Kom el-Nana is an archaeological site near the ancient Egyptian city of Akhet-Aten. It lies south of the city and east of the modern village of el-Hagg Quandil. For a long time its ruins were thought to be those of a Roman military camp, but between 1988 and 2000 Barry Kemp excavated remains of an Amarna period stone temple with garden and subsidiary buildings including a bakery and a brewery. Neither the original name nor the owner of the complex has been identified. It is likely to have been a sun temple and is very similar to Maru-Aten. It consists of a brick enclosure with an area of 228×213 m; it is divided into two unequal parts by an east-west wall. It is likely that pylon gates opened on all four outer walls. Since it stood at a very prominent place – at the southern end of the so-called Royal Road, the main street of Akhet-Aten – it's possibly identical with the sunshade temple of Nefertiti mentioned on the boundary stelae.

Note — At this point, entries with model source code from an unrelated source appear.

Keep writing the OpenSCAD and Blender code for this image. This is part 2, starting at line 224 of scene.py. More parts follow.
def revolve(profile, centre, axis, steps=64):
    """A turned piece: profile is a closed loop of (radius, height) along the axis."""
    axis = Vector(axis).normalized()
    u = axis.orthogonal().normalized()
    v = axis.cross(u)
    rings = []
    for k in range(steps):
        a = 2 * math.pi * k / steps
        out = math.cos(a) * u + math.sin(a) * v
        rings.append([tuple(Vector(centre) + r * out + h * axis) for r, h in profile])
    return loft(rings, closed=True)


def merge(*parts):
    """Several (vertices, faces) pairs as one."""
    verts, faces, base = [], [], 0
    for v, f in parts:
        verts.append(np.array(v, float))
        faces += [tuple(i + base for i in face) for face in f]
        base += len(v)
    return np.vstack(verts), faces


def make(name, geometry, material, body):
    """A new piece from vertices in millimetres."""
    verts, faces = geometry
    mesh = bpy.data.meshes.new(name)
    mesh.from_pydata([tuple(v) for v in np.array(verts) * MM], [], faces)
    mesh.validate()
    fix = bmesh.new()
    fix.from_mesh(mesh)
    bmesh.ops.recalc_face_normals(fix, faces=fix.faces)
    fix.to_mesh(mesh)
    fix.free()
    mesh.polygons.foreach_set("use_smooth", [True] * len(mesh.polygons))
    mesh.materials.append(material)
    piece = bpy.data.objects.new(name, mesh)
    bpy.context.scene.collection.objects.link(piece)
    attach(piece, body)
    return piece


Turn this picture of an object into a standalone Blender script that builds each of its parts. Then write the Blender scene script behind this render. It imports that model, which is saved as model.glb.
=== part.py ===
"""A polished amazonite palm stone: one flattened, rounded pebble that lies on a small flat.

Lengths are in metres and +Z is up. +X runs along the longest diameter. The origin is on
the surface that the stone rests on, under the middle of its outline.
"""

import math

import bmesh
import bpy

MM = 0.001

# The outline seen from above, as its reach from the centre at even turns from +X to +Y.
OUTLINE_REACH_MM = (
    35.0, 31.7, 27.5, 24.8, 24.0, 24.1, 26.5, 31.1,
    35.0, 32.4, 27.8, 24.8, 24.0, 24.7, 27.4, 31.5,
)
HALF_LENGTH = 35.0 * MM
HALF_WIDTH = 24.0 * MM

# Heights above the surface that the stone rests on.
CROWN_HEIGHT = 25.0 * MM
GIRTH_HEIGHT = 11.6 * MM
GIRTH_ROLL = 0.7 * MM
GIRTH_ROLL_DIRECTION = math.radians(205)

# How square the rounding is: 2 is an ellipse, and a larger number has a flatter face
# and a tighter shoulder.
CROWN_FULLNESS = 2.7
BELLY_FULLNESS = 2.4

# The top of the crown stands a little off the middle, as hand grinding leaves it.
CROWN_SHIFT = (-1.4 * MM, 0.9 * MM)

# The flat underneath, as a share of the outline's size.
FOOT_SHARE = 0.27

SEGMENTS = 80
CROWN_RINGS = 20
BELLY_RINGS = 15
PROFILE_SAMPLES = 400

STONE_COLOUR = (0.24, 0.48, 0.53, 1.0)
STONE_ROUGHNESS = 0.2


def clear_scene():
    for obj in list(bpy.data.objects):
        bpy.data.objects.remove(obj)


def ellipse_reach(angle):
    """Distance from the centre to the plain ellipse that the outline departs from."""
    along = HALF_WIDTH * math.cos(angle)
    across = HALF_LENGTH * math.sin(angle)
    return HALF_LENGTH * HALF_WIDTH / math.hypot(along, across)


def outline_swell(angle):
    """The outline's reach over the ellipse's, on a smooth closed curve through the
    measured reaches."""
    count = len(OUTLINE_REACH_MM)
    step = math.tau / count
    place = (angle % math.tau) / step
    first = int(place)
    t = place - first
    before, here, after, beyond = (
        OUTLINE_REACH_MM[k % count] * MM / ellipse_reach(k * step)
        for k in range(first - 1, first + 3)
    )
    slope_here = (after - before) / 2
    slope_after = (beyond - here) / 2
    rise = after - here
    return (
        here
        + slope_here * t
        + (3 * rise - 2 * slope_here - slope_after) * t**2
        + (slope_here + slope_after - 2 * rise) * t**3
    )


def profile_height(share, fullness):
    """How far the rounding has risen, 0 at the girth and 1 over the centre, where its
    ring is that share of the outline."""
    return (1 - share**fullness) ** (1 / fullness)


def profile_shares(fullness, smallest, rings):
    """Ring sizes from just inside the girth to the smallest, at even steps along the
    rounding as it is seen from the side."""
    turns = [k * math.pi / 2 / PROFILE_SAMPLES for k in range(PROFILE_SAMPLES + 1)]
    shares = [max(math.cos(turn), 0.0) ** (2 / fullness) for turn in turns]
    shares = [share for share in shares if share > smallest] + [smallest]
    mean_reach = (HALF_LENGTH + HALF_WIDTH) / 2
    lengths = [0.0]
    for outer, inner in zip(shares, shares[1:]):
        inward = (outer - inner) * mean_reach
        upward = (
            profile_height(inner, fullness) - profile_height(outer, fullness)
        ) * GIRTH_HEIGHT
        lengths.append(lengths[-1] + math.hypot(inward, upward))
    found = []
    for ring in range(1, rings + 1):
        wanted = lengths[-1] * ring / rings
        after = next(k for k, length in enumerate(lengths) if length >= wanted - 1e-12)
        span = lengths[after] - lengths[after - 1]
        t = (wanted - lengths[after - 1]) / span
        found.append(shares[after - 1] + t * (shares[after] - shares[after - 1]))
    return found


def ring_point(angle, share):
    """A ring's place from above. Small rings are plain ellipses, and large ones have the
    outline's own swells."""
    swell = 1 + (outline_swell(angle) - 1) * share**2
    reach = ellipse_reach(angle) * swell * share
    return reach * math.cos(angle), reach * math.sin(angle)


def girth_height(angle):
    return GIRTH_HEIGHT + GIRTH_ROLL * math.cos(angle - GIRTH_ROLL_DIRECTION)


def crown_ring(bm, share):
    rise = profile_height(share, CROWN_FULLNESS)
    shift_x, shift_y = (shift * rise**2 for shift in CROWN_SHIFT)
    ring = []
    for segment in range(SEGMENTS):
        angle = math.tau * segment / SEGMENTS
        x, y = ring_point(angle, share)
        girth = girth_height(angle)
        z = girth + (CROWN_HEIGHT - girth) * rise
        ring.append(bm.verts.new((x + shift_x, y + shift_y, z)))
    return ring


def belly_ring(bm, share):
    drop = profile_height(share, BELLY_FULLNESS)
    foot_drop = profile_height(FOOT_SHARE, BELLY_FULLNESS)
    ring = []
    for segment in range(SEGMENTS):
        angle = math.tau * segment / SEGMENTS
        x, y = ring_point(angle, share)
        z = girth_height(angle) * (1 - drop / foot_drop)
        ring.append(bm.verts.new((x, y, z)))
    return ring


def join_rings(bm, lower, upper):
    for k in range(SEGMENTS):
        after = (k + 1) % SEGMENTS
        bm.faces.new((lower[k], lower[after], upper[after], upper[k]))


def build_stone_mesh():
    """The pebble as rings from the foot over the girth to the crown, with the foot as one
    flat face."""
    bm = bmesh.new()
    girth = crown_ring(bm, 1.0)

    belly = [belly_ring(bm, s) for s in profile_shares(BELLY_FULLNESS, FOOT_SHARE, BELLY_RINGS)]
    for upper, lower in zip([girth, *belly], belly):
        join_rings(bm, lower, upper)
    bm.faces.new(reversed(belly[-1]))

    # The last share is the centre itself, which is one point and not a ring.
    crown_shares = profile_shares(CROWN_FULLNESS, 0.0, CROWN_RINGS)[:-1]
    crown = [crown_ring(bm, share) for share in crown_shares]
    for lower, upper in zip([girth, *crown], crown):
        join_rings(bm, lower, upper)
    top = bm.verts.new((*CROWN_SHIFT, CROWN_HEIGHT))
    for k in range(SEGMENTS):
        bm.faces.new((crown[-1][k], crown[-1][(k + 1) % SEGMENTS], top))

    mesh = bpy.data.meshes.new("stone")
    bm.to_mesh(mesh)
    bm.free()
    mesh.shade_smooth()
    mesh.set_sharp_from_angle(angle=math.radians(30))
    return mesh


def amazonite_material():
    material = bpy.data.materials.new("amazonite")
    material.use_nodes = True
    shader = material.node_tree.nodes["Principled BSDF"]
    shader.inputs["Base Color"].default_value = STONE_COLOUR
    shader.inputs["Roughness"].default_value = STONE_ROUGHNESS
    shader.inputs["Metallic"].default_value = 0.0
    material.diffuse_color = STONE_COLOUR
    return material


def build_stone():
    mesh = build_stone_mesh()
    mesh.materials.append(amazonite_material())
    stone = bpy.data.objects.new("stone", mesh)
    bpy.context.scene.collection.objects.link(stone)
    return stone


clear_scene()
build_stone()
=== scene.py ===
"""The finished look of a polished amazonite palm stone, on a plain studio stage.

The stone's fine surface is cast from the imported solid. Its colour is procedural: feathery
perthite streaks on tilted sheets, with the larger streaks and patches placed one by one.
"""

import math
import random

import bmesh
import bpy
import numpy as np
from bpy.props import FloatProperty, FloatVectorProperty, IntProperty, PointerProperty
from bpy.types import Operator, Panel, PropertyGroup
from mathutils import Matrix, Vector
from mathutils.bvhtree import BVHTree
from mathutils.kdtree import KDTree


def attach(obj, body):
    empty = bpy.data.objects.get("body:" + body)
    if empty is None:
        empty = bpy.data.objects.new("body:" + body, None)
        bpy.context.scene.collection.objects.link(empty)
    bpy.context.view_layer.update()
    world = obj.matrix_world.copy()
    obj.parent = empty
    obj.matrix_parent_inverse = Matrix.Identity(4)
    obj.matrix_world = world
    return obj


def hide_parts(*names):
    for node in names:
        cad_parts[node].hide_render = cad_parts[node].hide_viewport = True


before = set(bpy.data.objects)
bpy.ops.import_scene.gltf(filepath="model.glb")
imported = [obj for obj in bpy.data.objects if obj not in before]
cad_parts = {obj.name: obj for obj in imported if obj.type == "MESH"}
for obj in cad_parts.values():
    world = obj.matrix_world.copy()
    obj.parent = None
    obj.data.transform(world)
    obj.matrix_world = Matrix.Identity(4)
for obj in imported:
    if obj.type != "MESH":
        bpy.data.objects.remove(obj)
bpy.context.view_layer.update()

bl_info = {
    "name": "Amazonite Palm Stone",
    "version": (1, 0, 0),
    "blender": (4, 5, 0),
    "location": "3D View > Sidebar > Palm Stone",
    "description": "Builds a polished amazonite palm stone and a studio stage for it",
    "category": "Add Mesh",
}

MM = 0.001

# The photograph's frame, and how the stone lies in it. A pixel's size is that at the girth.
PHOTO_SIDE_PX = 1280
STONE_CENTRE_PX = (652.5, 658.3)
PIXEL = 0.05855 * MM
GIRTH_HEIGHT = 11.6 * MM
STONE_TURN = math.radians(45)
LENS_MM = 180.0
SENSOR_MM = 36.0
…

In the northern part of the enclosure brick ovens were found, findings suggest a bakery and brewery. Traces of a building (the "northern shrine") were also found. Most of the northern part was overbuilt by a 5th-6th century Christian monastery that reused the original walls, so the southern part, which was not overbuilt, is better preserved; the following buildings were excavated:
- A stone-floored pylon
- The rectangular Southern Pavilion, surrounded by sunken gardens;
- A central platform with a building including a columned hall and other rooms
- The Southern Shrine, consisting of rooms and a western portico.

In the southeast corner of the southern enclosure stood a group of houses in two sets, with garden plots.